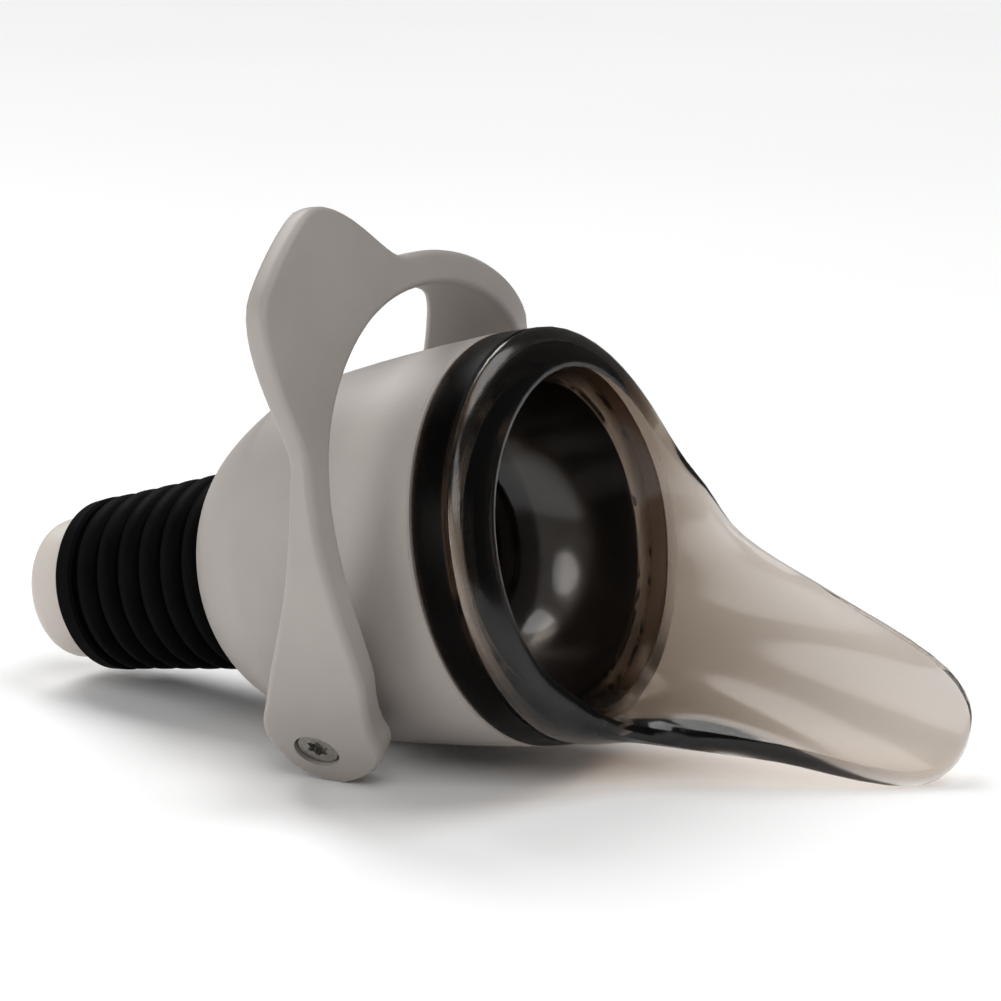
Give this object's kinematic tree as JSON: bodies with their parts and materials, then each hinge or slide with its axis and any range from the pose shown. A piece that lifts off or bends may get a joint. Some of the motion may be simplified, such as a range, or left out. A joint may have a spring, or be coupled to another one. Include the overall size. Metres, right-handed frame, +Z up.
{
  "type": "bottle stopper pourer",
  "caption": "Bottle stopper and pourer: ribbed rubber neck plug, rounded bell, smoked spout with a long pouring tongue, and a bail lever that turns a ball valve.",
  "frame": {"origin": "on the surface the object lies on, below the middle of its box", "axes": "+X towards the pouring tongue, as the object lies on the tip of its tongue, the end of one lever arm and the dome of its bell; +Z up"},
  "size_m": [0.1054, 0.062, 0.0607],
  "materials": {
    "taupe_shell": "satin soft-touch",
    "taupe_lever": "satin soft-touch",
    "black_body": "fine satin",
    "smoked_collar": "satin smoked",
    "smoked_spout": "glossy smoked transparent",
    "white_seat": "satin",
    "stem_white": "satin off-white",
    "dark_ball": "polished",
    "steel": "turned",
    "sleeve_rubber": "satin black",
    "seal_rubber": "plain black"
  },
  "bodies": {
    "body": {"housing": "taupe_shell", "valve_body": "black_body", "collar_ring": "smoked_collar", "spout": "smoked_spout", "spout_gasket": "seal_rubber", "seat_retainer": "black_body", "front_seat": "white_seat", "rear_seat": "white_seat", "stem_tube": "stem_white", "stem_seal": "seal_rubber", "stopper_sleeve": "sleeve_rubber", "chamber_seals": "seal_rubber", "rear_gasket": "seal_rubber"},
    "bail": {"lever": "taupe_lever", "pivot_screws": "steel", "pivot_washers": "white_seat", "near_shaft": "steel", "far_shaft": "steel", "shaft_seals": "seal_rubber", "valve_ball": "dark_ball"}
  },
  "joints": [
    {"name": "lever_swing", "type": "hinge", "parent": "body", "child": "bail", "pos_m": [-0.00486, 0.00239, 0.0207], "axis": [-0.1469, 0.7759, 0.6135], "range_deg": [-84, 0]}
  ]
}
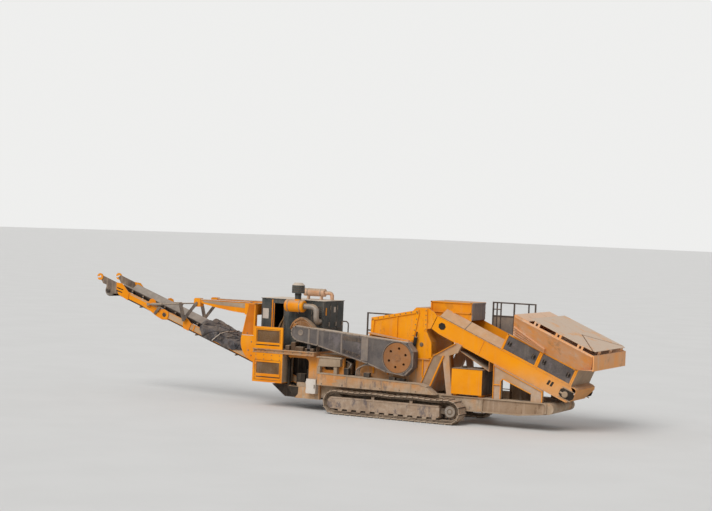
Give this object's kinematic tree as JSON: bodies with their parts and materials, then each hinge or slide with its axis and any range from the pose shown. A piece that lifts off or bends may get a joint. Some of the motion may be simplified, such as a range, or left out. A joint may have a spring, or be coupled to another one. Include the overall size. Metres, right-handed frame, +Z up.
{
  "type": "tracked crushing plant",
  "caption": "Crushing plant on tracks: sloping feeder with folding hopper flaps, crusher housing with belt drive guard, engine canopy and hung discharge conveyor.",
  "frame": {"origin": "on the ground under the middle of the bounding box", "axes": "+X along the plant towards the hopper, +Z up, -Y the near side with the belt drive guard"},
  "size_m": [16.4563, 2.9, 3.66],
  "materials": {
    "yellow_paint": "dusty orange-yellow paint",
    "dark_paint": "dark grey-green paint",
    "grey_paint": "dusty mid-grey paint",
    "pale_paint": "pale grey paint",
    "worn_steel": "worn, dusty steel",
    "rusty_steel": "light rust",
    "bright_steel": "dull bright steel",
    "rubber": "dusty rubber belt",
    "sheet": "dusty woven sheet"
  },
  "bodies": {
    "plant": {"air_cleaner": "yellow_paint", "bend_guard": "dark_paint", "canopy": "dark_paint", "chassis_frame": "yellow_paint", "control_box": "pale_paint", "conveyor_belt": "rubber", "conveyor_head_frame": "yellow_paint", "conveyor_skirts": "dark_paint", "conveyor_tail_frame": "yellow_paint", "cover_panels": "grey_paint", "crusher_front": "yellow_paint", "crusher_lower": "yellow_paint", "crusher_upper": "yellow_paint", "crusher_walkway": "dark_paint", "drive_guard": "grey_paint", "drums": "worn_steel", "dust_cover": "sheet", "engine": "worn_steel", "exhaust": "rusty_steel", "feeder_belt": "rubber", "feeder_frame": "yellow_paint", "feeder_pan": "yellow_paint", "feeder_supports": "yellow_paint", "feeder_walkway": "dark_paint", "fold_rams": "bright_steel", "gantry": "yellow_paint", "hanger_links": "dark_paint", "hopper_body": "yellow_paint", "hopper_walls": "yellow_paint", "hydraulic_tank": "yellow_paint", "inlet_curtain": "rubber", "inlet_hood": "yellow_paint", "intake_pipe": "bright_steel", "power_deck": "yellow_paint", "rain_cap": "dark_paint", "screen_box": "yellow_paint", "side_plates": "yellow_paint", "tail_cabinet": "dark_paint", "track_chain_far": "worn_steel", "track_chain_near": "worn_steel", "track_frames": "yellow_paint", "track_wheels": "worn_steel", "upper_screen": "yellow_paint"},
    "flap_near": {"side_flap_near": "yellow_paint"},
    "flap_far": {"side_flap_far": "yellow_paint"},
    "flap_rear": {"rear_flap": "yellow_paint"},
    "door_screen": {"screen_door": "yellow_paint"},
    "door_control": {"control_box_door": "pale_paint"},
    "pulley": {"drive_pulley": "rusty_steel"}
  },
  "joints": [
    {"name": "near_flap_hinge", "type": "hinge", "parent": "plant", "child": "flap_near", "pos_m": [7.18989, -1.422, 2.71156], "axis": [0.9205, 0, -0.3907], "range_deg": [0, 130]},
    {"name": "far_flap_hinge", "type": "hinge", "parent": "plant", "child": "flap_far", "pos_m": [7.18989, 1.422, 2.71156], "axis": [-0.9205, 0, 0.3907], "range_deg": [0, 130]},
    {"name": "rear_flap_hinge", "type": "hinge", "parent": "plant", "child": "flap_rear", "pos_m": [8.21626, 0, 2.2759], "axis": [0, 1, 0], "range_deg": [0, 120]},
    {"name": "screen_door_hinge", "type": "hinge", "parent": "plant", "child": "door_screen", "pos_m": [-2.1212, -1.264, 1.08], "axis": [0, 0, -1], "range_deg": [0, 110]},
    {"name": "control_door_hinge", "type": "hinge", "parent": "plant", "child": "door_control", "pos_m": [-0.4462, -1.185, 0.715], "axis": [0, 0, -1], "range_deg": [0, 120]},
    {"name": "pulley_spin", "type": "hinge", "parent": "plant", "child": "pulley", "pos_m": [2.3928, -1.1, 1.72], "axis": [0, 1, 0], "continuous": true}
  ]
}
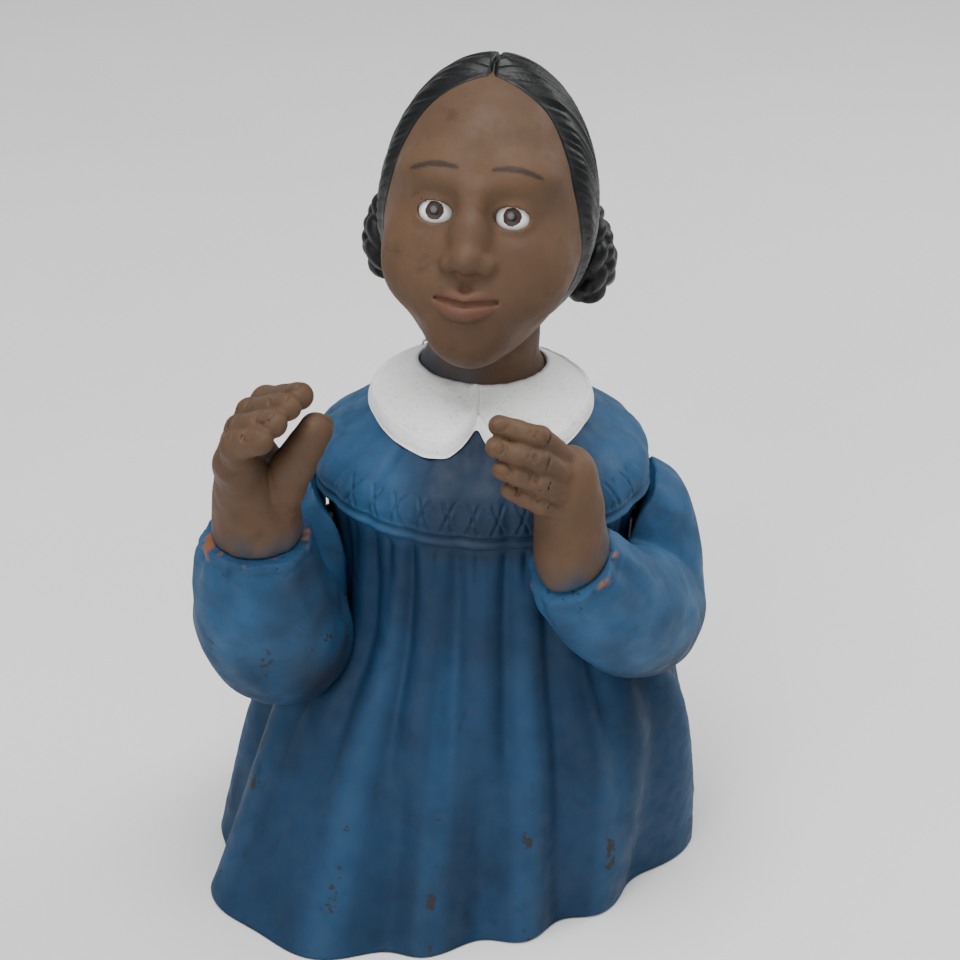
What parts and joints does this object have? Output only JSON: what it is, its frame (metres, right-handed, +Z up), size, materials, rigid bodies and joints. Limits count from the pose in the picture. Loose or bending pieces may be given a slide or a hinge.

--------------------

WORK INSTRUCTIONS - Give the records above again, word for word.

RESULT -
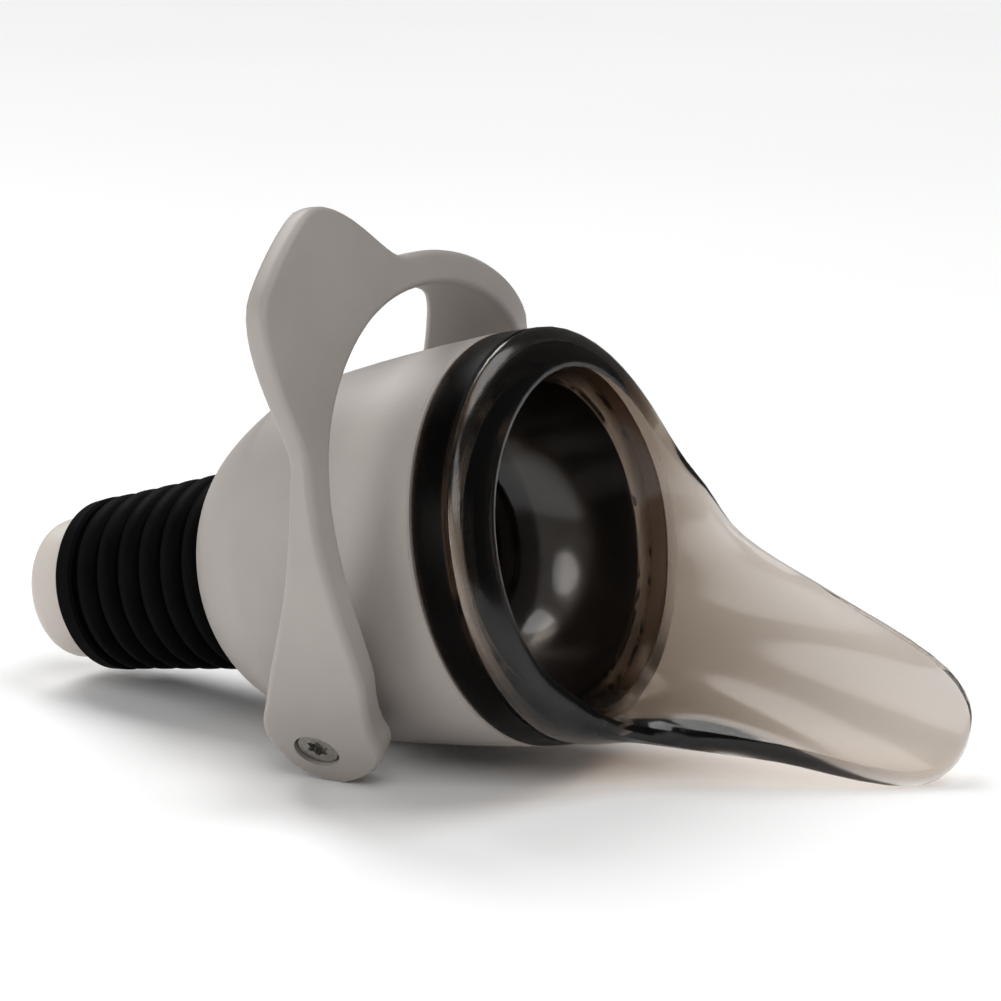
Give this object's kinematic tree as JSON: bodies with their parts and materials, then each hinge or slide with its axis and any range from the pose shown. A piece that lifts off or bends may get a joint. Some of the motion may be simplified, such as a range, or left out. A joint may have a spring, or be coupled to another one. Include the overall size. Metres, right-handed frame, +Z up.
{
  "type": "bottle stopper pourer",
  "caption": "Bottle stopper and pourer: ribbed rubber neck plug, rounded bell, smoked spout with a long pouring tongue, and a bail lever that turns a ball valve.",
  "frame": {"origin": "on the surface the object lies on, below the middle of its box", "axes": "+X towards the pouring tongue, as the object lies on the tip of its tongue, the end of one lever arm and the dome of its bell; +Z up"},
  "size_m": [0.1054, 0.062, 0.0607],
  "materials": {
    "taupe_shell": "satin soft-touch",
    "taupe_lever": "satin soft-touch",
    "black_body": "fine satin",
    "smoked_collar": "satin smoked",
    "smoked_spout": "glossy smoked transparent",
    "white_seat": "satin",
    "stem_white": "satin off-white",
    "dark_ball": "polished",
    "steel": "turned",
    "sleeve_rubber": "satin black",
    "seal_rubber": "plain black"
  },
  "bodies": {
    "body": {"housing": "taupe_shell", "valve_body": "black_body", "collar_ring": "smoked_collar", "spout": "smoked_spout", "spout_gasket": "seal_rubber", "seat_retainer": "black_body", "front_seat": "white_seat", "rear_seat": "white_seat", "stem_tube": "stem_white", "stem_seal": "seal_rubber", "stopper_sleeve": "sleeve_rubber", "chamber_seals": "seal_rubber", "rear_gasket": "seal_rubber"},
    "bail": {"lever": "taupe_lever", "pivot_screws": "steel", "pivot_washers": "white_seat", "near_shaft": "steel", "far_shaft": "steel", "shaft_seals": "seal_rubber", "valve_ball": "dark_ball"}
  },
  "joints": [
    {"name": "lever_swing", "type": "hinge", "parent": "body", "child": "bail", "pos_m": [-0.00486, 0.00239, 0.0207], "axis": [-0.1469, 0.7759, 0.6135], "range_deg": [-84, 0]}
  ]
}
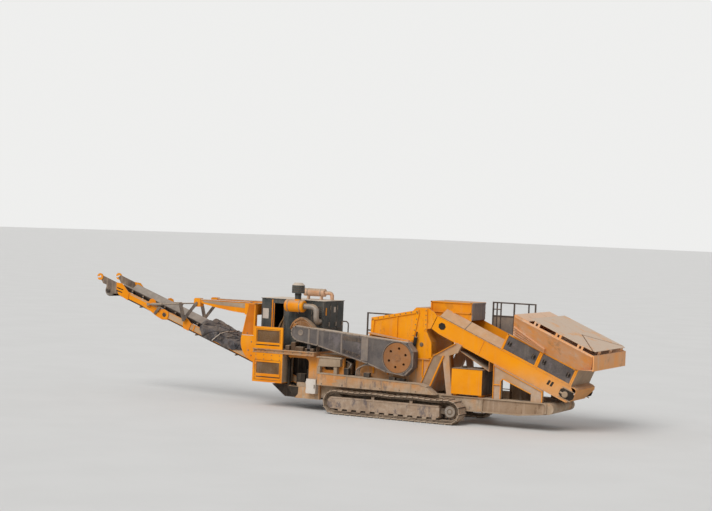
Give this object's kinematic tree as JSON: bodies with their parts and materials, then each hinge or slide with its axis and any range from the pose shown. A piece that lifts off or bends may get a joint. Some of the motion may be simplified, such as a range, or left out. A joint may have a spring, or be coupled to another one. Include the overall size. Metres, right-handed frame, +Z up.
{
  "type": "tracked crushing plant",
  "caption": "Crushing plant on tracks: sloping feeder with folding hopper flaps, crusher housing with belt drive guard, engine canopy and hung discharge conveyor.",
  "frame": {"origin": "on the ground under the middle of the bounding box", "axes": "+X along the plant towards the hopper, +Z up, -Y the near side with the belt drive guard"},
  "size_m": [16.4563, 2.9, 3.66],
  "materials": {
    "yellow_paint": "dusty orange-yellow paint",
    "dark_paint": "dark grey-green paint",
    "grey_paint": "dusty mid-grey paint",
    "pale_paint": "pale grey paint",
    "worn_steel": "worn, dusty steel",
    "rusty_steel": "light rust",
    "bright_steel": "dull bright steel",
    "rubber": "dusty rubber belt",
    "sheet": "dusty woven sheet"
  },
  "bodies": {
    "plant": {"air_cleaner": "yellow_paint", "bend_guard": "dark_paint", "canopy": "dark_paint", "chassis_frame": "yellow_paint", "control_box": "pale_paint", "conveyor_belt": "rubber", "conveyor_head_frame": "yellow_paint", "conveyor_skirts": "dark_paint", "conveyor_tail_frame": "yellow_paint", "cover_panels": "grey_paint", "crusher_front": "yellow_paint", "crusher_lower": "yellow_paint", "crusher_upper": "yellow_paint", "crusher_walkway": "dark_paint", "drive_guard": "grey_paint", "drums": "worn_steel", "dust_cover": "sheet", "engine": "worn_steel", "exhaust": "rusty_steel", "feeder_belt": "rubber", "feeder_frame": "yellow_paint", "feeder_pan": "yellow_paint", "feeder_supports": "yellow_paint", "feeder_walkway": "dark_paint", "fold_rams": "bright_steel", "gantry": "yellow_paint", "hanger_links": "dark_paint", "hopper_body": "yellow_paint", "hopper_walls": "yellow_paint", "hydraulic_tank": "yellow_paint", "inlet_curtain": "rubber", "inlet_hood": "yellow_paint", "intake_pipe": "bright_steel", "power_deck": "yellow_paint", "rain_cap": "dark_paint", "screen_box": "yellow_paint", "side_plates": "yellow_paint", "tail_cabinet": "dark_paint", "track_chain_far": "worn_steel", "track_chain_near": "worn_steel", "track_frames": "yellow_paint", "track_wheels": "worn_steel", "upper_screen": "yellow_paint"},
    "flap_near": {"side_flap_near": "yellow_paint"},
    "flap_far": {"side_flap_far": "yellow_paint"},
    "flap_rear": {"rear_flap": "yellow_paint"},
    "door_screen": {"screen_door": "yellow_paint"},
    "door_control": {"control_box_door": "pale_paint"},
    "pulley": {"drive_pulley": "rusty_steel"}
  },
  "joints": [
    {"name": "near_flap_hinge", "type": "hinge", "parent": "plant", "child": "flap_near", "pos_m": [7.18989, -1.422, 2.71156], "axis": [0.9205, 0, -0.3907], "range_deg": [0, 130]},
    {"name": "far_flap_hinge", "type": "hinge", "parent": "plant", "child": "flap_far", "pos_m": [7.18989, 1.422, 2.71156], "axis": [-0.9205, 0, 0.3907], "range_deg": [0, 130]},
    {"name": "rear_flap_hinge", "type": "hinge", "parent": "plant", "child": "flap_rear", "pos_m": [8.21626, 0, 2.2759], "axis": [0, 1, 0], "range_deg": [0, 120]},
    {"name": "screen_door_hinge", "type": "hinge", "parent": "plant", "child": "door_screen", "pos_m": [-2.1212, -1.264, 1.08], "axis": [0, 0, -1], "range_deg": [0, 110]},
    {"name": "control_door_hinge", "type": "hinge", "parent": "plant", "child": "door_control", "pos_m": [-0.4462, -1.185, 0.715], "axis": [0, 0, -1], "range_deg": [0, 120]},
    {"name": "pulley_spin", "type": "hinge", "parent": "plant", "child": "pulley", "pos_m": [2.3928, -1.1, 1.72], "axis": [0, 1, 0], "continuous": true}
  ]
}
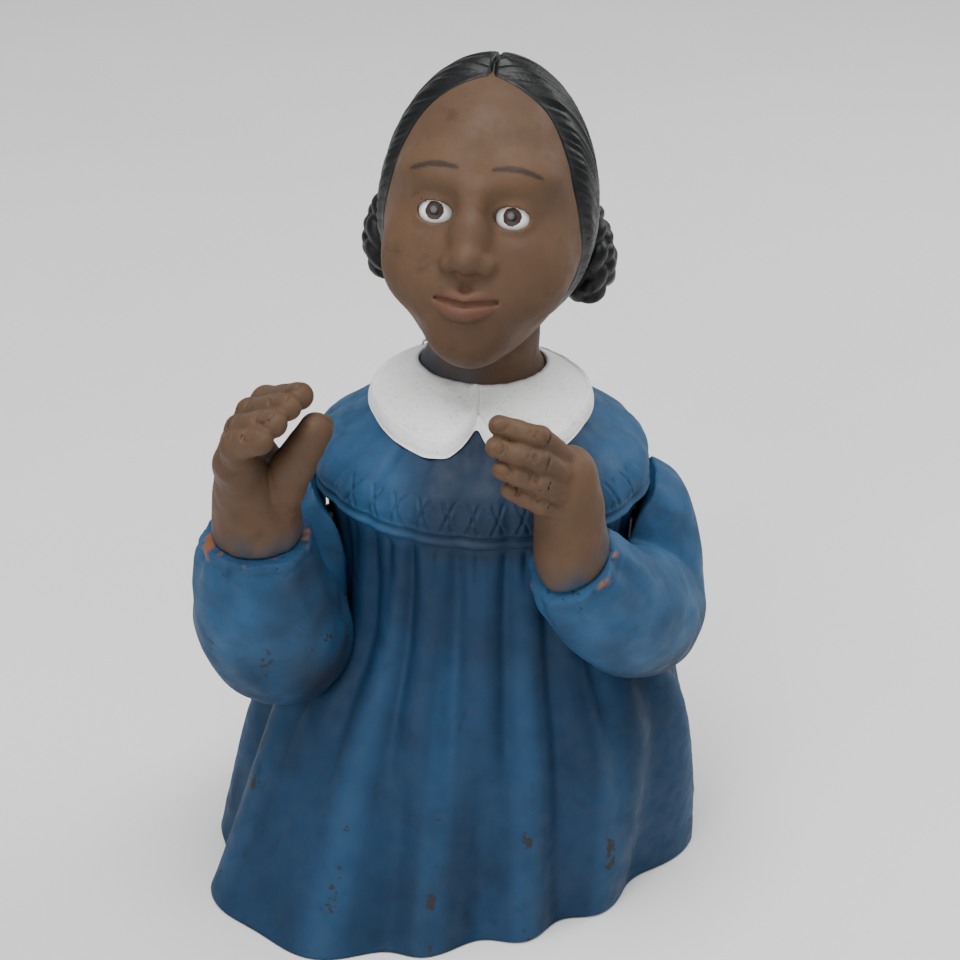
What parts and joints does this object have? Output only JSON: what it is, its frame (metres, right-handed, +Z up), size, materials, rigid bodies and joints. Limits count from the pose in the picture. Loose or bending pieces may be given a slide or a hinge.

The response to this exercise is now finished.